The petitioners include former Rep. Claudine Schneider, a registered Republican who represented a congressional district in Rhode Island from 1981 to 1991, and endorsed Barack Obama for president in 2008, Hillary Clinton in 2016 and Joe Biden in 2020; Norma Anderson, who served as majority leader in the Colorado House and Senate; and Krista Kafer, a conservative columnist for the Denver Post, who said she would vote for Trump in 2020. Anderson left the Republican Party in 2021, but CREW confirmed to NBC News that she rejoined the GOP a year later.

Their 115-page lawsuit argues that Trump violated his oath of office by inciting the mob that attacked the Capitol on Jan. 6.

The group included findings on Trump's efforts to overturn the election results that were revealed by the House Jan. 6 committee, which dissolved in January after having concluded a lengthy investigation into the riot, as well as from special counsel Jack Smith's investigation that led to one of the four criminal indictments against the former president.
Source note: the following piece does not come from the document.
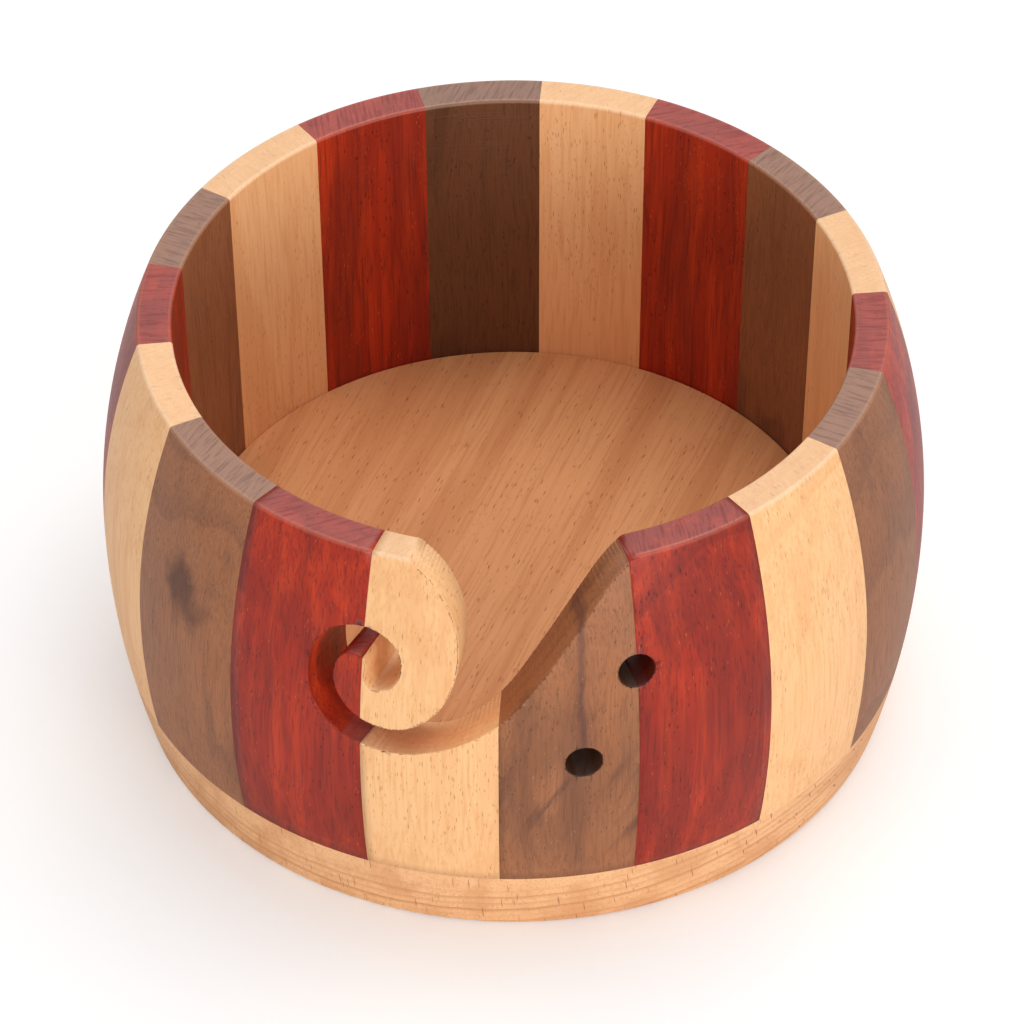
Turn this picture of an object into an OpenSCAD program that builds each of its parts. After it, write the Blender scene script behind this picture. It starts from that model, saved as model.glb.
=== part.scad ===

"President Trump was the mob’s leader, and the mob was his weapon. The mob traveled from throughout the country to Washington because the President summoned them there," the lawsuit argued. "He instructed the mob to march on the Capitol and they complied. Many in the mob left the Capitol grounds only when, after hours of violence against police officers and interference with Congress’s constitutionally-mandated duties, Trump belatedly told them to leave."

Reached for comment, Griswold didn't weigh in on whether Trump violated the Constitution or should be disqualified from the ballot. "I look forward to the Colorado Court’s substantive resolution of the issues, and am hopeful that this case will provide guidance to election officials on Trump’s eligibility as a candidate for office," she said in a statement.

Trump campaign spokesperson Steven Cheung slammed the voters behind the lawsuit, saying in a statement that they're "people who are pursuing this absurd conspiracy theory and political attack on President Trump."

They "are stretching the law beyond recognition much like the political prosecutors in New York, Georgia, and DC," Cheung added. "There is no legal basis for this effort except in the minds of those who are pushing it."

CREW noted that Section 3 of the 14th Amendment has "not been tested often in the last 150 years, due to lack of insurrections."

However, CREW also said that last year it represented New Mexico residents who sued to remove Cowboys for Trump co-founder Couy Griffin from his elected position as Otero County commissioner, which was "the only successful case to be brought under Section 3 since 1869."